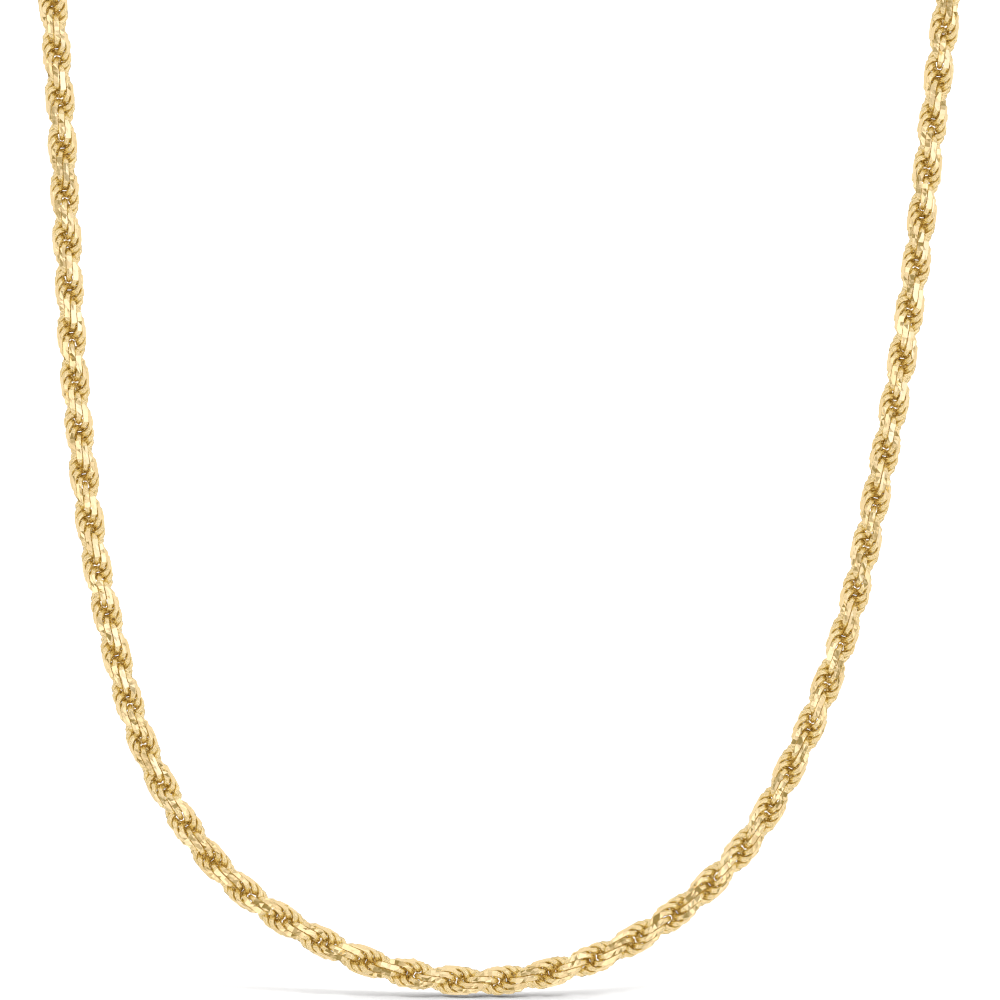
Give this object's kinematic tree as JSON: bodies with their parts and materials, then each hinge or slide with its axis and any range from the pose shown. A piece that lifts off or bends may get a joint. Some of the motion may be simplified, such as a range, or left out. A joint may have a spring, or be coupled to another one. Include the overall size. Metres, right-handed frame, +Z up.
{
  "type": "rope chain necklace",
  "caption": "Diamond-cut rope chain necklace of twisted interlocking links, hanging in a long U and closed by a barrel clasp at the nape.",
  "frame": {"origin": "middle of the clasp, where the necklace lies on the nape", "axes": "+Z up, +X to the wearer's left (right in the picture), front of the necklace towards -Y"},
  "size_m": [0.1339, 0.0908, 0.1801],
  "materials": {
    "chain_gold": "bright polished 14 karat yellow gold with flat diamond cuts",
    "clasp_gold": "polished 14 karat yellow gold"
  },
  "bodies": {
    "root": {"rope_chain": "chain_gold", "clasp": "clasp_gold"}
  },
  "joints": []
}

***

WHAT IS ASKED. Print the whole listing exactly as it is.

RESULT.
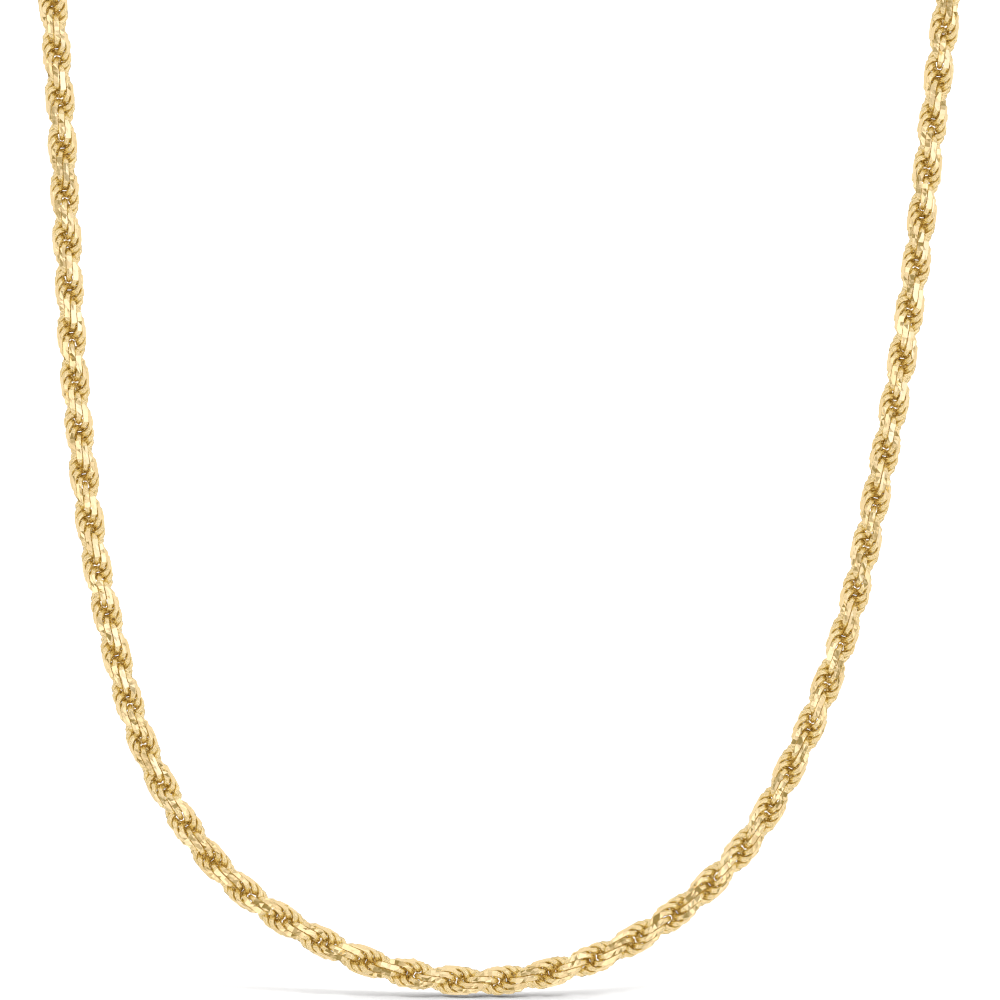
Give this object's kinematic tree as JSON: bodies with their parts and materials, then each hinge or slide with its axis and any range from the pose shown. A piece that lifts off or bends may get a joint. Some of the motion may be simplified, such as a range, or left out. A joint may have a spring, or be coupled to another one. Include the overall size. Metres, right-handed frame, +Z up.
{
  "type": "rope chain necklace",
  "caption": "Diamond-cut rope chain necklace of twisted interlocking links, hanging in a long U and closed by a barrel clasp at the nape.",
  "frame": {"origin": "middle of the clasp, where the necklace lies on the nape", "axes": "+Z up, +X to the wearer's left (right in the picture), front of the necklace towards -Y"},
  "size_m": [0.1339, 0.0908, 0.1801],
  "materials": {
    "chain_gold": "bright polished 14 karat yellow gold with flat diamond cuts",
    "clasp_gold": "polished 14 karat yellow gold"
  },
  "bodies": {
    "root": {"rope_chain": "chain_gold", "clasp": "clasp_gold"}
  },
  "joints": []
}